A desinformação é a arte de enlouquecer o adversário.

Da mesma operação fazem parte as reações da nossa mídia ao artigo de Constantine C. Menges, “Blocking a New Axis of Evil”, que adverte para a próxima formação de um bloco anti-americano entre o Brasil petista, a Venezuela de Chávez, as Farc e Cuba (o que não é nem sequer uma profecia, mas a simples descrição de um fato, dados os acordos públicos assinados no Foro de São Paulo de 1991 a 2001 entre o PT e as demais organizações revolucionárias da América Latina, que um presidente petista não poderá se furtar a cumprir). Com aquela uniformidade que denota orquestração, nossos jornais caíram de pau nas idéias do sr. Menges, cobrindo-as de insultos mas jamais as reproduzindo na íntegra para que o leitor pudesse julgá-las por si mesmo. Também em uníssono, chamaram a atenção menos para o conteúdo do artigo do que para o seu local de publicação, o Washington Times, tachando-o de suspeito por ter como principal acionista o reverendo Moon, atualmente sob inquérito na polícia brasileira. A lógica aí subentendida é que todo articulista é responsável pelas falcatruas reais ou imaginárias em que se metam as empresas para as quais escreve. Mas, além da falácia lógica, a campanha anti-Menges apelou à mentira pura e simples.
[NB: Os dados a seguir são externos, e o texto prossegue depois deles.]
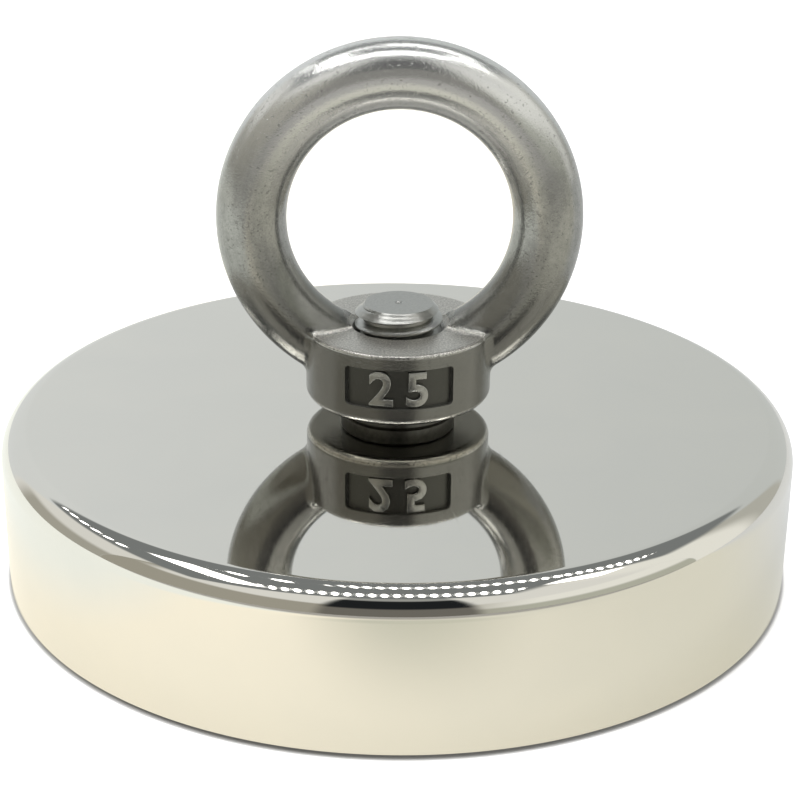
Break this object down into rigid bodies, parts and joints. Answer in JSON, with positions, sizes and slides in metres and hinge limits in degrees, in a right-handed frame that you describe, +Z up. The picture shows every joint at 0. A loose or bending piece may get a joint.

O artigo, de fato, não saiu no Washington Times: saiu, três meses antes, na revista Weekly Standard, que não pertence a reverendo nenhum e é reconhecida por toda a mídia americana como um autêntico “must read”. O jornal do reverendo limitou-se a resumi-lo com atraso.

Não por coincidência, um dos mais ferozes contestadores locais das conclusões do sr. Menges é, ao mesmo tempo, assíduo freqüentador dos meios militares, onde tem tido algum êxito em fomentar a criação do futuro vietcongue verde-amarelo.